(3D code data)
[BEGIN]
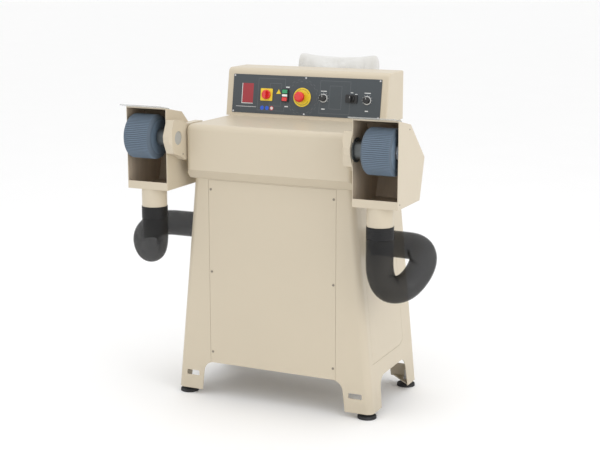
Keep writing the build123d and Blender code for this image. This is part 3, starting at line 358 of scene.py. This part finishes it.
def plastic(name, base, rough=0.35, grain=0.00008, coat=0.0):
    """Moulded plastic: a fine spark-eroded grain and slightly uneven gloss."""
    finish = Finish(name)
    fine = finish.noise(2400, 2)
    slow = finish.noise(60, 3)
    finish.paint(finish.mix(slow, shade(base, 0.9), shade(base, 1.08)))
    finish.set(Roughness=rough + 0.1 * slow, Coat_Weight=coat, Coat_Roughness=0.12)
    finish.bump(fine, grain, 0.5)
    return finish.material


def rubber(name, base):
    finish = Finish(name)
    fine = finish.noise(1300, 4)
    dusty = finish.noise(30, 5, 0.6)
    finish.paint(finish.mix(finish.smooth(dusty, 0.45, 0.8), base, shade(base, 3.2)))
    finish.set(Roughness=0.62 + 0.25 * dusty)
    finish.bump(fine, 0.0002, 0.5)
    return finish.material


def drum_radius(finish):
    """Distance from the drums' common axis."""
    behind = finish.along((0, 1, 0), (0, AXIS_Y, 0))
    rise = finish.along((0, 0, 1), (0, 0, AXIS_Z))
    return finish.radius_from(behind, rise)


def drum_cover():
    """Blue-grey elastic sleeve: painted shade darkens the floors between the flutes, leaving the
    crests lighter; fine skin.
    """
    finish = Finish("fluted drum sleeve")
    radius = drum_radius(finish)
    unshaded_crest = finish.smooth(radius, FLUTE_FLOOR, FLUTE_CREST)
    skin = finish.noise(1500, 3, 0.6)
    patches = finish.noise(24, 5, 0.6)
    base = finish.mix(patches, shade(DRUM_BLUE, 0.88), shade(DRUM_BLUE, 1.12))
    # painted shade: the flute floors take a darker copy of the blue, the crests the plain blue
    finish.paint(finish.mix(unshaded_crest, shade(DRUM_BLUE, 0.62), base))
    finish.set(Roughness=0.50 + 0.14 * patches + 0.05 * skin)
    finish.bump(skin, 0.0002, 0.4)
    return finish.material


def drum_face():
    """Turned faces: tool rings about the drum's axis."""
    finish = Finish("turned drum hub")
    radius = drum_radius(finish)
    rings = finish.maths("SINE", radius * TOOL_RINGS)
    patches = finish.noise(35, 4)
    finish.paint(finish.mix(patches, shade(DRUM_BLUE, 0.9), shade(DRUM_BLUE, 1.25)))
    finish.set(Metallic=0.25, Roughness=0.38 + 0.12 * patches)
    finish.bump(rings, 0.00006, 0.35)
    return finish.material


def box_mask(x, s, left, right, low, high):
    """1 inside a rectangle on the control plate, in metres."""
    return (x > left) * (x < right) * (s > low) * (s < high)


def outline_mask(x, s, left, right, low, high):
    """1 on the outline of a rectangle."""
    outer = box_mask(x, s, left, right, low, high)
    left, right = left + FRAME_LINE, right - FRAME_LINE
    inner = box_mask(x, s, left, right, low + FRAME_LINE, high - FRAME_LINE)
    return outer * (1 - inner)


def panel_print():
    """Dark control plate with plain printed blocks, dots, ticks and faint construction lines."""
    finish = Finish("printed control plate")
    x = finish.along((1, 0, 0))
    s = finish.along(FACE_UP, PLATE_FOOT)
    slow = finish.noise(14, 4)
    fine = finish.noise(1700, 2)
    tone = finish.mix(slow, shade(PANEL_GREY, 0.93), shade(PANEL_GREY, 1.08))

    def away(place):
        """Radius about a place on the plate, and the two distances that make it."""
        across = x - place[0]
        up = s - place[1]
        return finish.radius_from(across, up), across, up

    # faint lines: a cogged ring round the stop button and square frames beside it
    ring, across, up = away(EMERGENCY)
    turn = finish.maths("ARCTAN2", up, across)
    cogs = finish.maths("SIGN", finish.maths("SINE", turn * COG_TEETH)) * COG_DEPTH
    lines = abs(ring - COG_RADIUS - cogs) < COG_LINE
    for corners in FAINT_FRAMES:
        lines = lines + outline_mask(x, s, *corners)
    tone = finish.mix(finish.maths("MINIMUM", lines, 1), tone, PANEL_LINE)
    tone = finish.mix(box_mask(x, s, *RED_BLOCK), tone, BLOCK_RED)
    white = box_mask(x, s, *LIGHT_BARS[0])
    for corners in LIGHT_BARS[1:]:
        white = white + box_mask(x, s, *corners)
    for place in SPEED_PLACES:
        ring, across, up = away(place)
        turn = finish.maths("ARCTAN2", up, across)
        ticks = finish.maths("COSINE", turn * TICKS) > TICK_START
        band = (ring > TICK_BAND[0]) * (ring < TICK_BAND[1])
        white = white + ticks * band * (up > TICK_FOOT)
    tone = finish.mix(finish.maths("MINIMUM", white, 1), tone, PRINT_WHITE)
    # plain caution triangle and the three round marks
    rise = s - TRIANGLE[1]
    half = (TRIANGLE_HEIGHT - rise) * TRIANGLE_SLOPE
    triangle = (rise > 0) * (abs(x - TRIANGLE[0]) < half)
    tone = finish.mix(triangle, tone, SIGN_YELLOW)
    for place, mark in ROUND_MARKS:
        tone = finish.mix(away(place)[0] < MARK_RADIUS, tone, mark)
    ring = away(ROUND_MARKS[-1][0])[0]
    tone = finish.mix((ring < MARK_INSIDE[1]) * (ring > MARK_INSIDE[0]), tone, PRINT_WHITE)
    finish.paint(tone)
    finish.set(Roughness=0.42 + 0.12 * slow)
    finish.bump(fine, 0.00006, 0.4)
    return finish.material


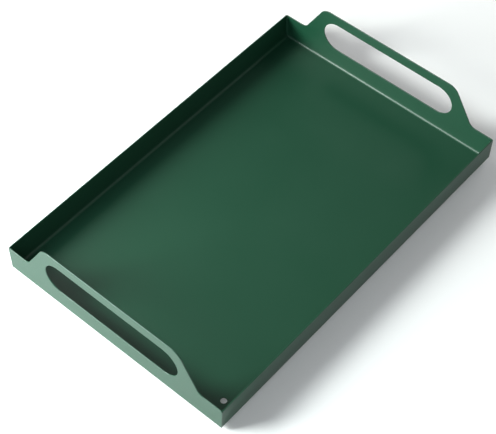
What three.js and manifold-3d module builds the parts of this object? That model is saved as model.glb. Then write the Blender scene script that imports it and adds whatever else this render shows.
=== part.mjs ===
[END]
[EXERCISE PROMPT]
Quote verbatim the line containing "What three.js and" and every line after it through the end of the records above.

[THE ANSWER]
What three.js and manifold-3d module builds the parts of this object? That model is saved as model.glb. Then write the Blender scene script that imports it and adds whatever else this render shows.
=== part.mjs ===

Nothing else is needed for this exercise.